= National Network Opposing the Militarization of Youth =

Peace organisation in the US

National Network Opposing the Militarization of Youth (NNOMY) is a network of peace organizations that stand up against the militarization of schools and young people in the USA.

== Background ==
NNOMY was founded in 2004 in the aftermath of the national counter-recruitment conference "Stopping War Where it Begins" in Philadelphia. It is intended to be a decentralized and flexible structure that helps national, regional and local activists and organizations by promoting communication efforts and by stimulating collaboration between network members. NNOMY organizes actions and campaigns against militarism in order to raise awareness and to increase education on the topic.

The first steering committee included these organizations:

- Central Committee for Conscientious Objectors;
- Committee for High School Options and Information on Careers, Education and Self-Improvement (CHOICES);
- Committee Opposed to Militarism and the Draft;
- Human Rights Committee, UTLA;
- Madison Area Peace Coalition;
- National Youth & Militarism Program/AFSC;
- Not in Our Name;
- Project YANO;
- Resource Center for Non Violence;
- Teen Peace.

Other participating groups and organizations were Veterans for Peace, Fellowship of Reconciliation, Youth Activists/Youth Allies (NY City) and Los Angeles Coalition Opposed to Militarism in Our Schools. Alliance for Global Justice and War Resisters League sponsor actions of the network.

== Campaigns ==

=== A National Call: Save Our Civilian Public Education ===
This campaign was started in opposition to conservative forces in the Pentagon and of corporate influence on the learning environments of the K-12 and public universities. As a result of the campaign, in 2009, JROTC firing ranges at 11 high schools were shut down by the efforts of students, their parents and teachers. Similar successes were achieved later in Hawaii and Maryland.

=== Divest “Your Body” from the War Machine ===
This project, organized in collaboration with CODEPINK, had the goal to remove invested assets from companies, which supplied and profited from militarization. The campaign wanted to provide broader opportunities to young people who look for community service alternatives to the military.

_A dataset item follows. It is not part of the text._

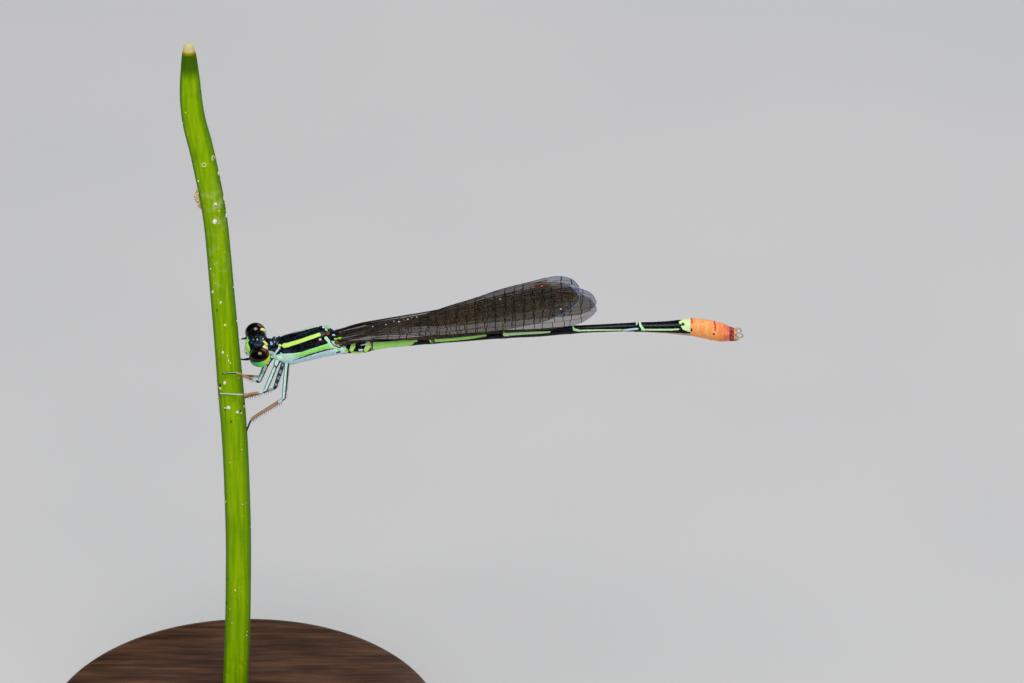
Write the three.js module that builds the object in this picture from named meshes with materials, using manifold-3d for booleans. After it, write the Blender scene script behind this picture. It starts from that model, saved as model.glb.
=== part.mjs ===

=== School Marksmanship Training ===
In collaboration with the project YANO, NNOMY promoted the removal of marksmanship programs and shooting ranges from schools. Some of the accomplishments of the campaign are:

- end of placing students in JROTC involuntarily;
- significant reduction of Marine Corps JROTC enrollment;
- removal of shooting ranges from 11 schools in the San Diego.

=== Winning The Peace ===
This was a national leafletting campaign, directed to acquaint youth with the reality of military enlistment and alternative opportunities to the military service.

=== Veterans For Peace and Counter-recruiting ===
This project is for raising public concern about Pentagon's militarization efforts on youth by providing personal experience of veterans and other activists.

=== Women's March on the Pentagon ===
The March was held on 21 October 2018 and opposed the Pentagon's influence on live of youth, especially its programs JROTC, Young Marines, DoD Starbase and DoD STEM.

== The US Peace Prize ==

In 2023, the National Network Opposing the Militarization of Youth was awarded The US Peace Prize by the US Peace Memorial Foundation "for National Efforts to Stop U.S. Military Influence on Young People, Saving Lives Here and Abroad."